The first illustration to the section shows that a bequest by a testator to his children for their respective lives and after their deaths to their children respectively, unborn at the testator's death, is void, for it is not a bequest of the whole interest that remains in the testator, since it is not certain. A bequest to a son for life and after his death to his children who shall survive him must be bad for the same reason, since there may be no such children. 'His Lordship thereafter went on to say that the illustrations show the strict sense in which the Legislature has used the words 'a bequest is made' and the words 'subject to a prior bequest.' His Lordship went on to say as follows (p. 103):

It may be that a particular bequest must comprise all the testator's remaining interest, if the legatee under it is not in existence at the testator's death; and it is clear that in cases like those two illustrations further gifts, however complete in their operation, do not save 'the bequest'.

The test laid down is at p. 103:

Whether the later bequest (whatever that means in a particular case) is a complete disposition of the testator's interest.

In that particular case after considering the complicated facts of the case and the manner in which the will was drawn up their Lordships came to the conclusion that if under a bequest in the circumstances mentioned in Section 113 of the Indian Succession Act there is a possibility of the interest given to a beneficiary being defeated either by a contingency or by a clause of defeasance, the beneficiary under the later bequest does not receive the interest bequeathed in the same unfettered form as that in which the testator held it, and that the bequest to him does not therefore comprise the whole of the remaining interest of the testator in the thing bequeathed.

13. I have read very carefully this judgment of their Lordships where these propositions are laid down, viz. that where there is any contingency or where a clause of defeasance was there which cuts down or does not convey the whole of the interest of the testator in any manner whatsoever, then that would be repugnant to the provisions of Section 113 and the bequest would be void. I have also quoted the above words of his Lordship Viscount Maugham to show that in that case their Lordships held that where according to ill. (1) to the section a bequest is made by a testator to his children for their respective lives and after their deaths, to their children respectively, unborn at the testator's death, it is void as it is not a bequest of the whole of the interest that remains in the testator, and as pointed out it will not be certain that there will be any grandchildren.

14. These observations of their Lordships must be respected, even if it is argued that these are obiter, as laying down the law under the section. The question remains whether they are applicable to the particular facts of the case before me, The Exceptions to Sections 111 and 112 expressly provide for the vesting of the bequest to persons unborn, and I have already drawn attention to ill. (3) of Section 112. In the case before me I cannot find the likelihood of any contingency arising nor is there any defeasance clause which would bring this particular case before me within the four corners of the observations made by their Lordships in the case of Sopher v. The Administrator General of Bengal or within ill. (1) to Section 113 of the Indian Succession Act as explained by their Lordships and set out by me above. The child Vilarbanoo immediately she was born and came into existence became entitled to the bequest and it is immaterial whether she was alive or dead at the termination of the prior life interest or life estate given to Piroz under the will, as in the latter event her representatives would take.
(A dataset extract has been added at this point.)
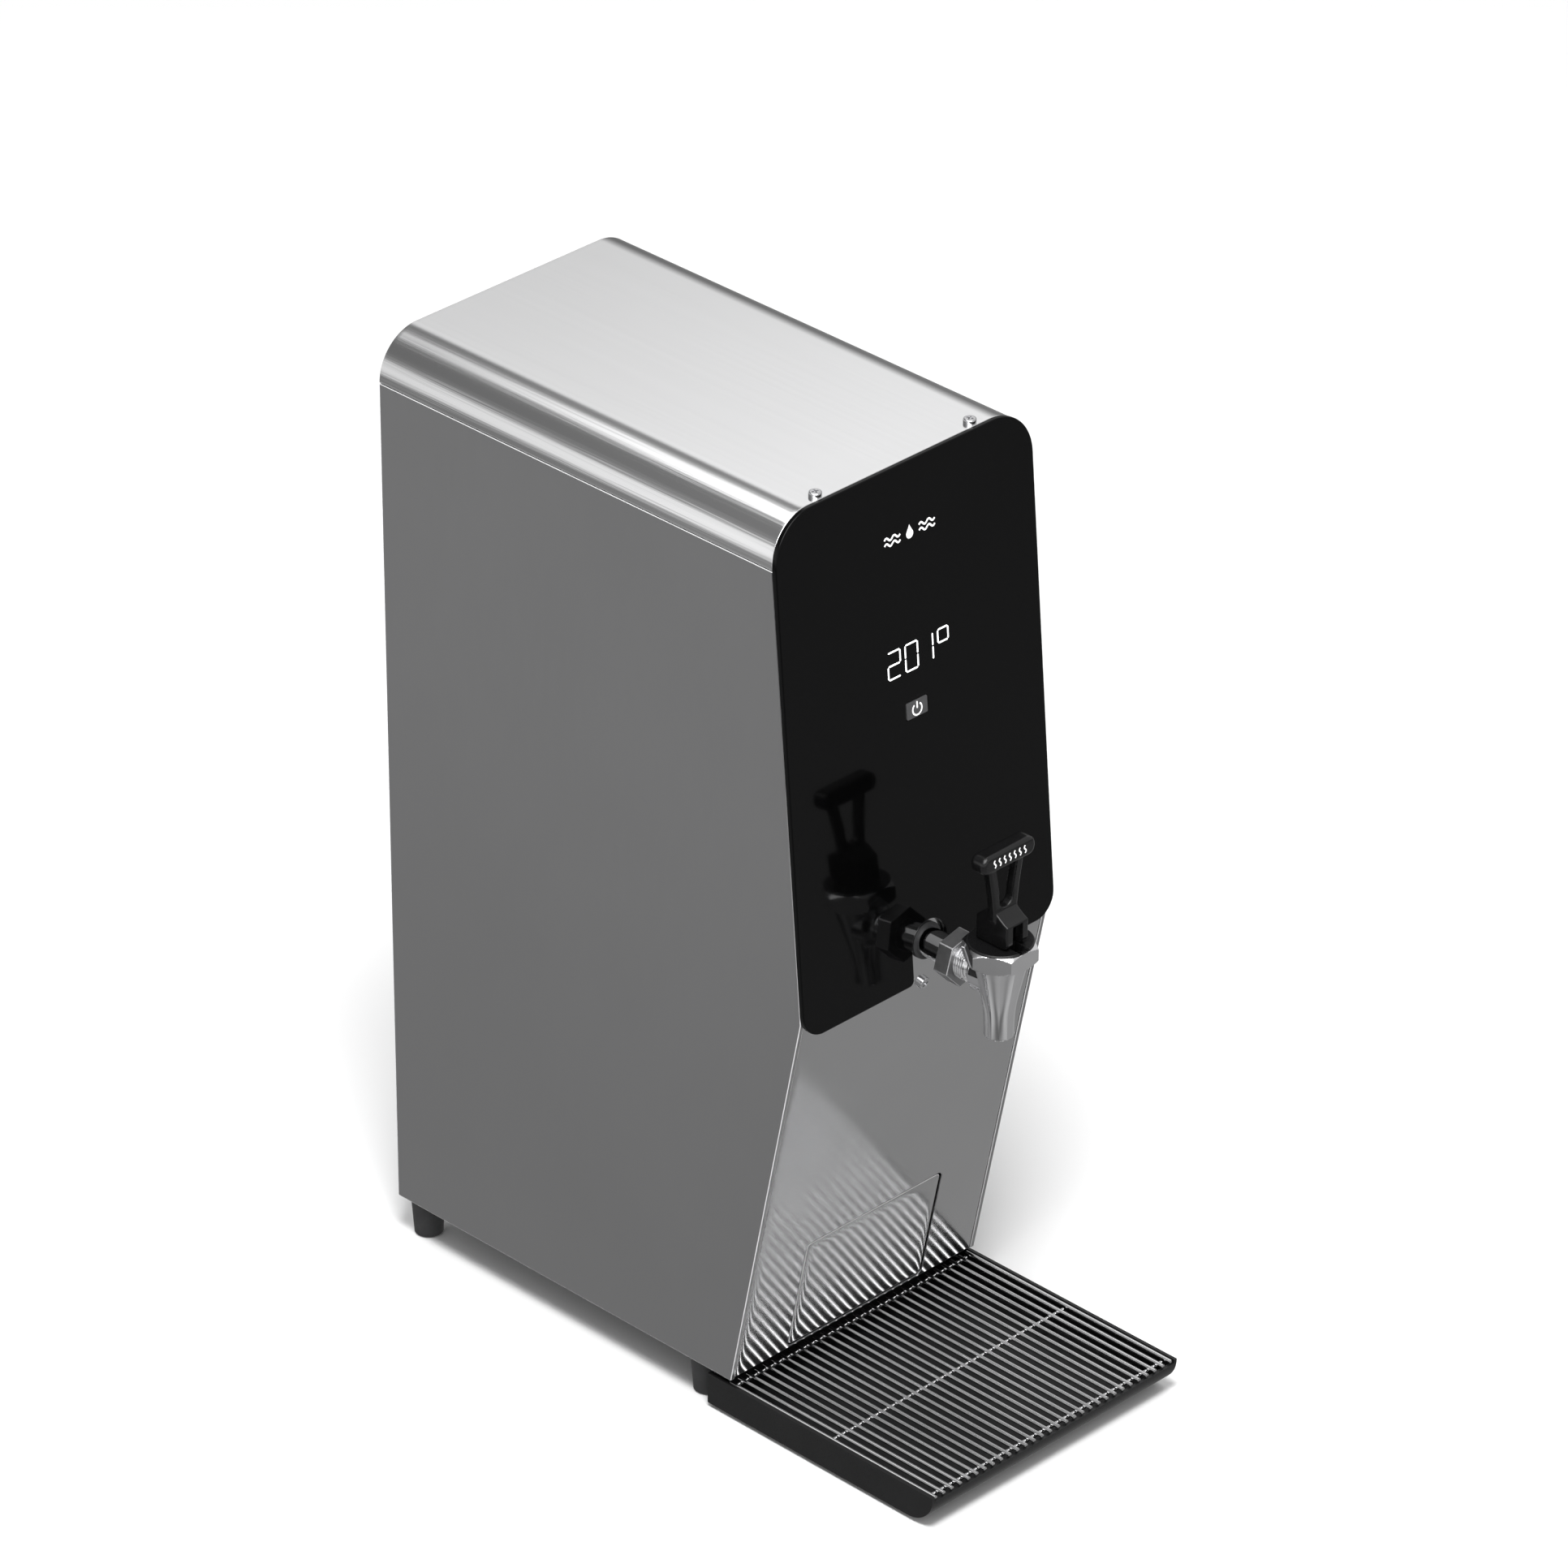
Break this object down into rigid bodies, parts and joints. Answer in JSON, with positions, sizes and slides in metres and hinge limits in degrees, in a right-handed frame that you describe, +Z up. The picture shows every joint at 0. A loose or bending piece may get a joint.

15. In these circumstances I do not find anything repugnant in the bequest made in favour of the child or children of Piroz. I, therefore, hold that Piroz's daughter Vilabanoo did take the bequest and that on the death of Vilarbanoo her heirs were her representatives, namely Piroz and defendant No. 1 to the suit therefore, hold and answer the second question formulated above by saying that the bequest made in Clause 10 is a good bequest and not void.

16. Costs of all parties to the suit as between attorney and client to come out of the estate. Costs to be taxed on the long cause scale.